What do you guys see for success/deer usage when hinging different DBH areas. It seems I have less success in more mature woodlots. Difficult to get the deer to bed in the hinge when all the tree are 10 inch DBH and bigger, and they don't have much for a crown?
 
Hinging now will put browse in front of the deer to help them thru a tough winter.
Yup, the WI DNR used to cut down Poplars to feed the deer about this time of year, when it was a hard Winter.
 
Yup, the WI DNR used to cut down Poplars to feed the deer about this time of year, when it was a hard Winter.
That's what I said MN should have done last year. To hell with that feeding. Contract some bulldozers and get out there and do some shearing.
 
I am hinging an open area between bedding and my plots. Deer won't walk through there during daylight so I just want to make a thick mess a couple hundred yards long. It is mature cherry and young beech. I am also going to plant crab apples the entire run in the tree tops and see if any of them make it. I actually had half the area done for me during the storm Sandy. I think it was three years ago now but it knocked down a dozen giant cherry and maple right in a line and that has began to thicken up nice.
 
I'm glad to see I'm not the only one planning while in my tree stand. Chummer, that sounds exactly like what we're doing at my camp, but our trees are red maple, some junky oak and hornbeam, and a few white pines. We're trying to make a thick, secure travel zone between bedding and our plots. We have apples and crabs in and around our plots and we're planting spruce and hawthorn in the cut areas for additional cover. We haven't hinged anything yet, but we're going to this winter. Not a BIG hinging project, but putting some throughout the cut area to add variety to the cover/browse. We sell most of the timber and the $$$ pays for our food & habitat projects.

The cutting we've done at camp wasn't hinging. It was dropping trees entirely to get sunlight to the ground. But the tops from the mature trees made lots of browse and bedding cover. The night after we started cutting, the deer moved in and bedded right in those tops. When we came back in the next morning to continue cutting, we bumped deer out of the tops and could see where they had nipped the young twigs all night and then bedded in them. ( 2" of snow on ground ) Proved the attraction to us.
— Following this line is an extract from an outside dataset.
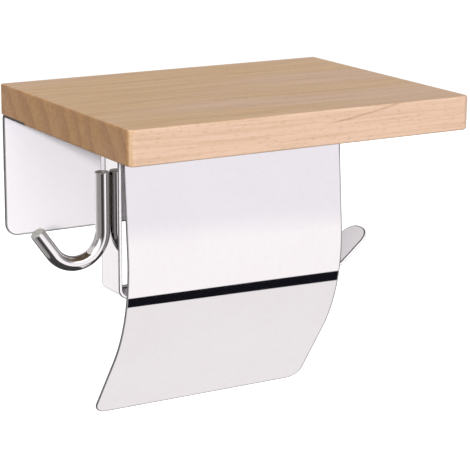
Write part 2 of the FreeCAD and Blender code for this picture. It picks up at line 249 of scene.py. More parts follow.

Sounds like most of us will be in the woods this winter with saws. For the deer and game - that's a GOOD thing. For 8 or 10 of the guys at my camp, it's a reason to head for camp in the winter and the benefits for deer - and future hunting - are enormous.
 
What do you guys see for success/deer usage when hinging different DBH areas. It seems I have less success in more mature woodlots. Difficult to get the deer to bed in the hinge when all the tree are 10 inch DBH and bigger, and they don't have much for a crown?


does that change as the regrowth comes IN?

I also have trouble hinging big trees like that. I do not even try. Just cut them down. I feel it is safer.
 
I tend to wait on hinging until late winter and into early spring. I have done hinging with sap running out before, I just think the trees tend to be more flexible and hinge easier then.
 
I don't have much in that size range (10" DBH or bigger) that I'd hinge. 90%+ of what I'm hingeing is 1-6" ironwood
What kind of response do you get from hinging Ironwood at your place? What type of trees do you have in the upper canopy? I am new to owning Northern hardwoods and have a lot of Ironwood growing under hard Maple and Red Oak. Will hinging the Ironwood in this situation help? Are you hinging more for cover, browse or both?
 
What kind of response do you get from hinging Ironwood at your place? What type of trees do you have in the upper canopy? I am new to owning Northern hardwoods and have a lot of Ironwood growing under hard Maple and Red Oak. Will hinging the Ironwood in this situation help? Are you hinging more for cover, browse or both?
I consider the extra browse a secondary benefit of hinging. I read on another site that basswood is good for browse if that helps at all. If the deer are hungry enough I am sure they will eat anything.
 
Hop hornbeam (ironwood) is a trash tree and not good for anything but burning and beating your kids with. It doesn't hinge well, dulls chains, and I don't know of anything that eats it.

Taking it out is the best thing to do with it. Folding it over (hinge) or lopping it off - either one will stunt it's growth and allow something useful a bit more light.

Blue Beech (also called ironwood) is less of a pain in the a__, but also isn't a preferred browse species. It hinges better, but there again might be something to cull out instead.
 
Has your hinging produced any bedding use, Stu?

The hornbeam I've knocked over is usuall under wrist size, so it doesn't have any volume on it's own.